Last week's departure of chief executive Bill Harris took the wind out of Intuit's shares at a time when the company is preparing to face increased competition.

The week since Bill Harris's resignation from Intuit has been rough on investors, but it could prove to be a prelude for what's to come.

Harris, whose resignation announcement caused a 10 percent drop in Intuit stock, leaves the company after overseeing its transformation from being primarily a software maker to also providing Internet-based personal financial services. The Internet divisions generated 20 percent of the Intuit's revenue in the last six months.

But it is the very success of the entire financial sector's migration onto the Net that leaves Intuit facing greater competition, as services offered by online banks, brokerage houses, and other financial firms begin to intrude on its turf.

"There is no doubt that this industry is extremely dynamic and you have a variety of different players who are basically going to meet at some point in some kind of a cross-product battle," said Scott Kessler, an analyst at S&P Equity Group.

During the past year brick-and-mortar banks and brokerage houses have either jumped on the online bandwagon or have made clear their Net intentions--including giants such as Citibank and Merrill Lynch. The space also is filling up with Web-only players such as WingspanBank, E*Trade, and Ameritrade.

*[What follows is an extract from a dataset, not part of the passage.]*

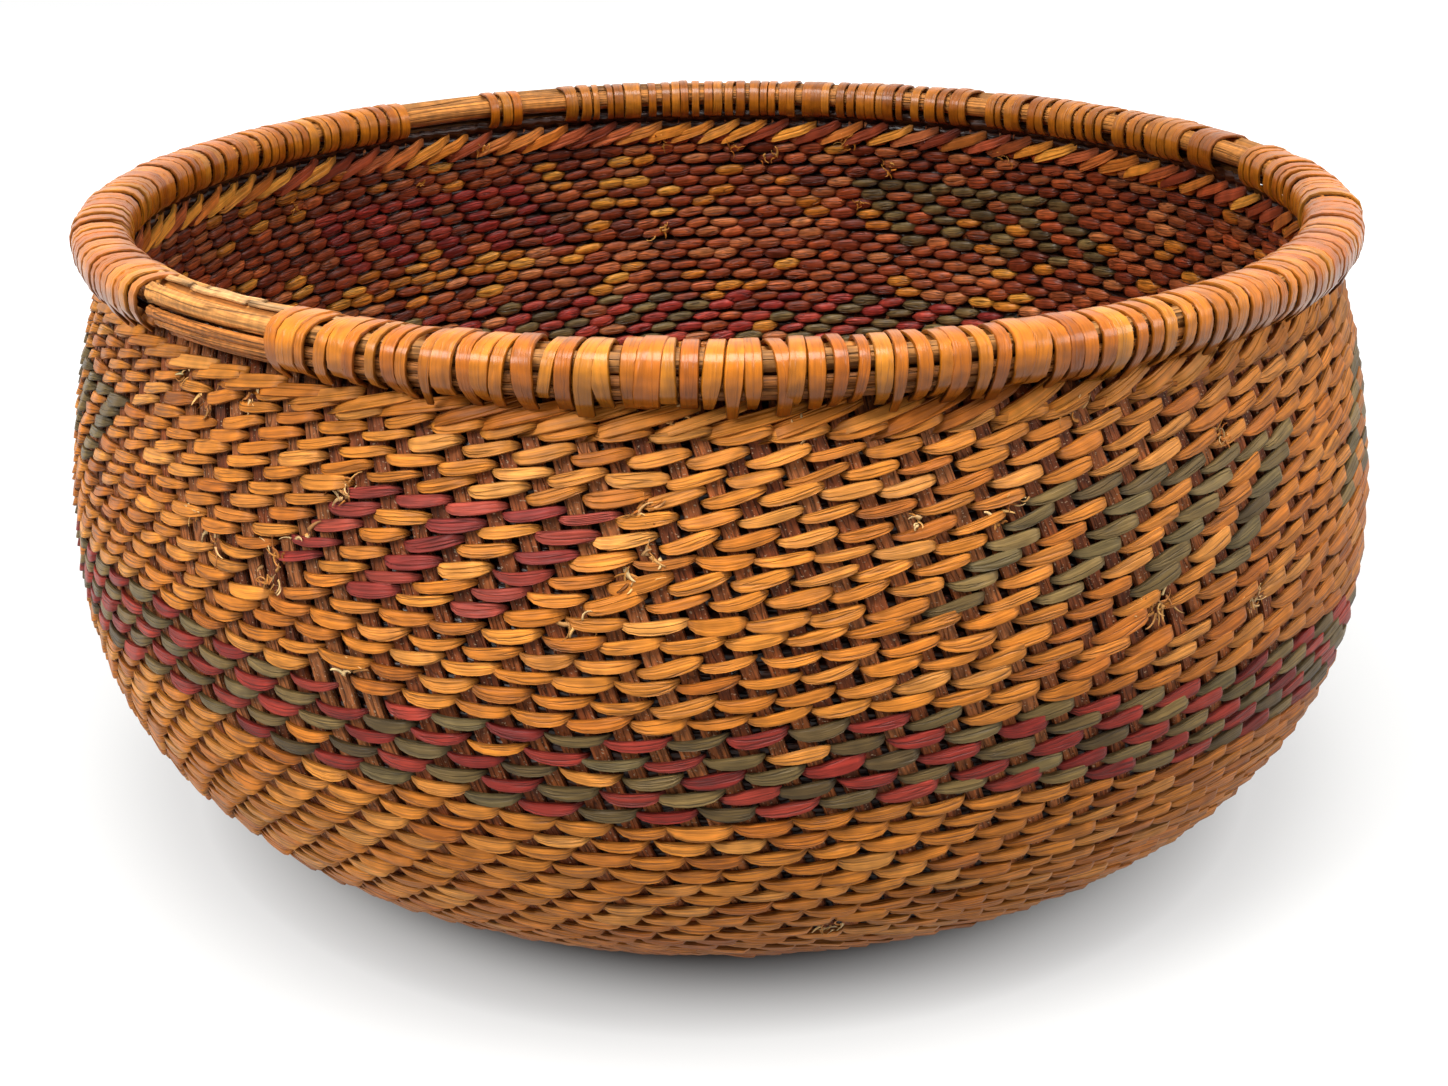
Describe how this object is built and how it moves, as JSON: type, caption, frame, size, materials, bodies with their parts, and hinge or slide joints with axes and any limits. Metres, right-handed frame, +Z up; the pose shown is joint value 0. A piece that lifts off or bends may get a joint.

Many of these competitors are hoping to attract customers by simplifying online finances. For example, after a transaction, consumers must update their stock or banking information on their personal finance software. Online banks and brokerage houses hope to automate that process for customers.

"I expect all major online brokers to move in that direction," said Dan Burke, the senior brokerage analyst at research firm Gomez Advisors. "They don't want to give up eyeballs to places like [Intuit's] Quicken.com and Yahoo Finance where people can track their stocks."

Nearly five years after Microsoft dropped its $1.5 billion bid to acquire Intuit, the software giant remains Intuit's primary competitor with Microsoft Money gunning to dethrone Intuit's flagship Quicken software.

"When you have Microsoft breathing down several of your markets, it obviously keeps you on your toes," said Kessler. "The key to Intuit's success is to continue building its brand, developing new products, and garnering customer appreciation."

A good thing going
Analysts said they expect little change in the company's overall strategy. The chairman and former CEO Bill Campbell, who will be the acting chief executive, said last week that with Intuit revenues strong and its Internet strategy firmly in place, the company will remain on course.

"I expect them to continue looking for opportunities on the Internet and probably to move more toward the small-business area," said Steve Shepich, an equities analyst at Olde Discount.

Still, the sudden resignation of Harris has rocked Intuit's stock, dropping it about 10 points since the announcement last Thursday.

"Any time a senior executive resigns unexpectedly, you are going to see such an impact," said Shepich. "[Harris] was a key player in the move onto the Internet--a strategy that has been extremely successful. His departure has some people concerned."

Although Harris plans to remain as a member of the company's board and help find his replacement, he said he left the company to step back from day-to-day management to focus on his entrepreneurial interests.

Analysts agreed that the corporate culture at Intuit has evolved in recent years as the company swelled to a market capitalization of more than $5 billion. To run this emerging behemoth, the company will need a chief executive that is inspired by operational issues and day-to-day management, and who can move at Internet-speed.

Intuit stock has climbed nearly 40 percent this year, prompting some analysts to note that investors are seeing this as a good time to unload their holdings in the company.

Others see this as a good time to jump onboard.

"I perceive the sell off in the stock that is currently in effect to be a buying opportunity and an attractive entry-point," said Kessler, who maintains an "accumulate" rating on Intuit.

Intuit dipped 4.27 percent or 4 points today to close at 89.75. The stock has traded as high as 110.75 and as low as 34.5 during the past 52 weeks.